Whatever possessed the Americans to let these dangerous people go? It was a desire to protect some 'assets' in Pakistan, one could postulate. What might these 'assets' be? Experts have conjectured that Pakistan's nuclear arsenal might be under de facto American control, and that is a plausible scenario. It is not clear that there are any other 'assets' worth protecting in Pakistan: surely Musharraf himself is not worth that much.
There was another incident that has just come to light that shows the astonishing American penchant for doing things that are not evidently in their interest, but that would help Musharraf. The neutral observer cannot help wondering what hold Musharraf has over the Pentagon and the State Department. The International Herald Tribune had a report on July 7, 2007 titled 'US aborted raid on Qaeda chiefs in Pakistan in 2005.'
Startlingly, the Americans let senior Al Qaeda people go, when they had a chance to neutralise some of them, including possible Number 2, Ayman Al-Zawahri.
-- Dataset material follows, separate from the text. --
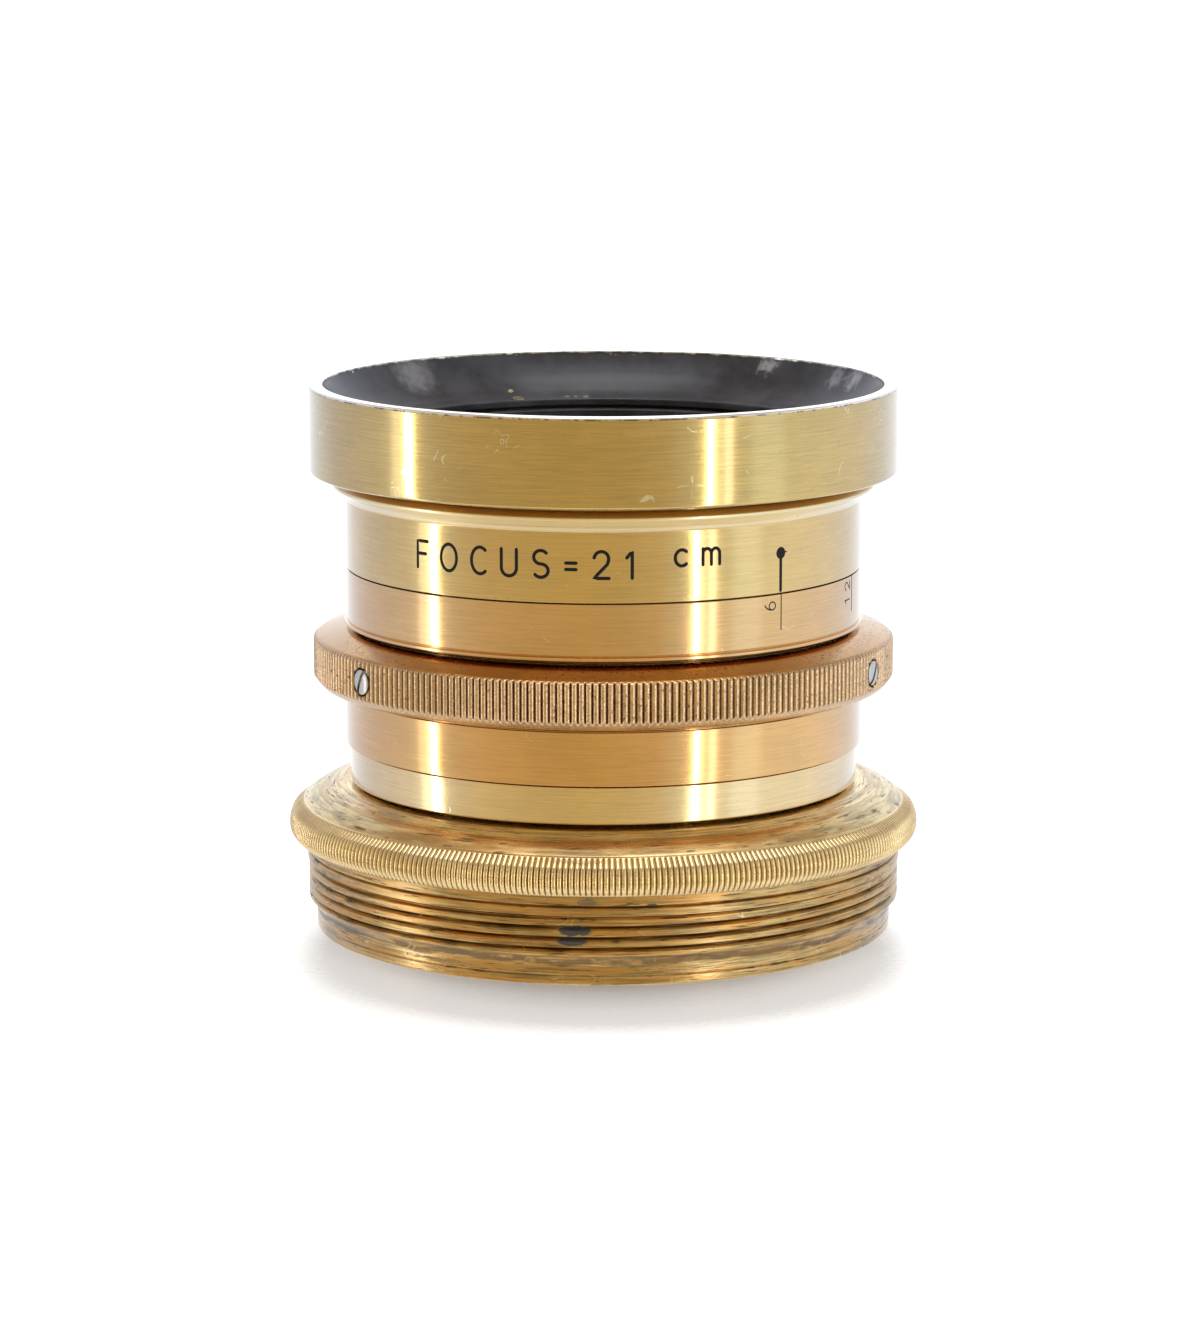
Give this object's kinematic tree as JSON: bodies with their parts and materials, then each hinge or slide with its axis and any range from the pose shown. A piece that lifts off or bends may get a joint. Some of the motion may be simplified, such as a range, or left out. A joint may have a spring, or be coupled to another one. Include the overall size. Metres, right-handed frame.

The reason: to avoid embarrassing the Pakistani government! I quote: '[Defense Secretary Rumsfeld] was also concerned that it could cause a rift with Pakistan, an often reluctant ally that has barred the American military from operating in its tribal areas, the officials said.' This is absolutely amazing -- does tenderness for Pakistan dictate US policy, or does the pursuit of American interests?
The most recent incident involving Musharraf's make-believe is the current standoff at a terrorist stronghold in Islamabad. The same, mythical 'madrassa students' (aka armed terrorists) have made a comeback in Islamabad's Lal Masjid incident, which is the core of the current Act IX, Scene 23 in Musharraf's screenplay. After having winked at their antics for quite some time, Musharraf has now made an elaborate play of disarming them.
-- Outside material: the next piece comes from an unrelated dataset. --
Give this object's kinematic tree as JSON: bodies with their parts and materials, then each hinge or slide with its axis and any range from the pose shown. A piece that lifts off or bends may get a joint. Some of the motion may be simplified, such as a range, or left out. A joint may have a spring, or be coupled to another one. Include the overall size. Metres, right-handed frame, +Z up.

The reaction in the Atlanticist media has been ecstatic. The BBC is delighted that 'Mosque raid boosts Musharraf image' and The Economist believes it is an 'effort to show the country's moderate credentials' and waxes eloquent about 'General Musharraf's image as a bastion of 'enlightened moderation' in Islam.' This desire to polish Musharraf's image is very touching.
Steve Jobs of Apple has a reputation in certain circles that he is the possessor of a 'reality-distortion field' and that anyone who comes within five feet of him falls prey to its influence. Thereafter they believe in all sorts of fantasies. Musharraf clearly has the same effect: just ask the Indian editors who were practically eating out of his hand after his strutting and posing at the Agra summit a few years ago.
In addition, there is the conveniently-trotted-out 'assassination attempt'. Those who keep track of these will note that there is always one when there is pressure on Musharraf. Furthermore, the would-be assassins are always incompetent, for instance setting off a bomb after Musharraf's cavalcade has just passed by. A light anti-aircraft-gun 'fired upon Musharraf's plane' but of course our hero escaped, no doubt by the grace of God.
There is a good question as to why, after tolerating the ISI-linked Lal Masjid's antics for quite some time, Musharraf actually moved against them now. There are elaborate explanations attempted by the media, but the simple fact is: the Chinese ordered him to. And when the Chinese say jump, Musharraf, without demur, asks 'How high?'
There is clearly an 'understanding' between the Chinese and Musharraf/the ISI (which, for all practical purposes, are the same). The Chinese will give Musharraf military, economic and diplomatic help, and in return, Musharraf will keep the lid on Mohammedan insurgency in China's restive Xinjiang.
Why are there no Mohammedan terrorist incidents in China despite the brutal oppression of Uighurs in Xinjiang? China executed, in 2006, for instance, three times the number of people as the rest of the world put together. Most of these were Uighurs and Tibetans. Yet, there is no trouble in Xinjiang. This is because of the 'special relationship' between Pakistan and China much like that between the UK and the US: one is a client and the other is a sponsor.
China is Pakistan's principal patron, and the US needs to understand this clearly. The US tends to treat Pakistan as the 'international condom': use and then discard. But China is the 'all-weather friend', and in effect Pakistan is a Chinese colony. There are also thousands of Chinese living in Pakistan. The burqa-clad and stave-wielding woman warriors of the Lal Masjid kidnapped five Chinese women accusing them of prostitution. This led to a Chinese demarche to Musharraf, which he accepted with alacrity.
Pakistanis clearly understand that Musharraf/ISI are clients of China: hence, as revenge for the Lal Masjid siege, terrorists shot dead three other Chinese elsewhere.
Look at the difference: when the Americans get upset, Musharraf 'arrests' a low-level flunkey in their trove of terrorists, just to appease them. Then it's back to business as usual which means quietly supporting the Al Qaeda and Taliban. But when the Chinese get upset, Musharraf swings into action. He is obviously singing for his supper, knowing where his bread is buttered.
The Americans are being hoodwinked by the ever-resilient Musharraf, who has the legendary nine lives of a feline. Pakistan is the centre of Mohammedan terrorism in the world, and it is a Chinese proxy. It is high time that the Americans internalised the idea that the true axis of evil is China, Pakistan, and Saudi Arabia.The alternative is that the Americans can continue to be duped by General Musharraf's Lonely Hearts Club Band and Theater of the Absurd. Or pretend to be duped.